* Entries provided *

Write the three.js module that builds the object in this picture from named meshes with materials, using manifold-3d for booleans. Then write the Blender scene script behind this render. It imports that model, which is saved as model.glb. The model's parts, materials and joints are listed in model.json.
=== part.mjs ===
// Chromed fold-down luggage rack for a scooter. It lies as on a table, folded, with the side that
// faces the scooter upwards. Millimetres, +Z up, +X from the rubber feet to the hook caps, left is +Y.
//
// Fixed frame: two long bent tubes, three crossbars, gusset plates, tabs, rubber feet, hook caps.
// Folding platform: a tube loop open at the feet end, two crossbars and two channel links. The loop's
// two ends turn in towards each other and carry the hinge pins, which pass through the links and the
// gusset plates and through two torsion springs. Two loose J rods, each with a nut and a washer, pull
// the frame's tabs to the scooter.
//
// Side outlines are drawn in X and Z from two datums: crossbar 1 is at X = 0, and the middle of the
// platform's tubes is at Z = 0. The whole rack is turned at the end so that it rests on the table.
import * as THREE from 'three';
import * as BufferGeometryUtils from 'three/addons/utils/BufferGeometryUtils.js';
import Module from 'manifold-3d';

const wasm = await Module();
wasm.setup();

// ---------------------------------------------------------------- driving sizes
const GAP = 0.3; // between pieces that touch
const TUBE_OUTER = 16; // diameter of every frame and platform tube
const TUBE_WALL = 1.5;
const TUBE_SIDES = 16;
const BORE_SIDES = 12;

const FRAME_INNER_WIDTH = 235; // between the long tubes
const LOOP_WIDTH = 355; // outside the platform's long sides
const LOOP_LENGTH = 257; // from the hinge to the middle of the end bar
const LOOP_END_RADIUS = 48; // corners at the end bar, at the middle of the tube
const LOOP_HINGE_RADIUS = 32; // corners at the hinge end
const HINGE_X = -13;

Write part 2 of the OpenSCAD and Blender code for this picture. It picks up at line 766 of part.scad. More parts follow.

* Short exercise *
Extract the whole listing, character for character.

* Problem solution *
Write the three.js module that builds the object in this picture from named meshes with materials, using manifold-3d for booleans. Then write the Blender scene script behind this render. It imports that model, which is saved as model.glb. The model's parts, materials and joints are listed in model.json.
=== part.mjs ===
// Chromed fold-down luggage rack for a scooter. It lies as on a table, folded, with the side that
// faces the scooter upwards. Millimetres, +Z up, +X from the rubber feet to the hook caps, left is +Y.
//
// Fixed frame: two long bent tubes, three crossbars, gusset plates, tabs, rubber feet, hook caps.
// Folding platform: a tube loop open at the feet end, two crossbars and two channel links. The loop's
// two ends turn in towards each other and carry the hinge pins, which pass through the links and the
// gusset plates and through two torsion springs. Two loose J rods, each with a nut and a washer, pull
// the frame's tabs to the scooter.
//
// Side outlines are drawn in X and Z from two datums: crossbar 1 is at X = 0, and the middle of the
// platform's tubes is at Z = 0. The whole rack is turned at the end so that it rests on the table.
import * as THREE from 'three';
import * as BufferGeometryUtils from 'three/addons/utils/BufferGeometryUtils.js';
import Module from 'manifold-3d';

const wasm = await Module();
wasm.setup();

// ---------------------------------------------------------------- driving sizes
const GAP = 0.3; // between pieces that touch
const TUBE_OUTER = 16; // diameter of every frame and platform tube
const TUBE_WALL = 1.5;
const TUBE_SIDES = 16;
const BORE_SIDES = 12;

const FRAME_INNER_WIDTH = 235; // between the long tubes
const LOOP_WIDTH = 355; // outside the platform's long sides
const LOOP_LENGTH = 257; // from the hinge to the middle of the end bar
const LOOP_END_RADIUS = 48; // corners at the end bar, at the middle of the tube
const LOOP_HINGE_RADIUS = 32; // corners at the hinge end
const HINGE_X = -13;

Write part 2 of the OpenSCAD and Blender code for this picture. It picks up at line 766 of part.scad. More parts follow.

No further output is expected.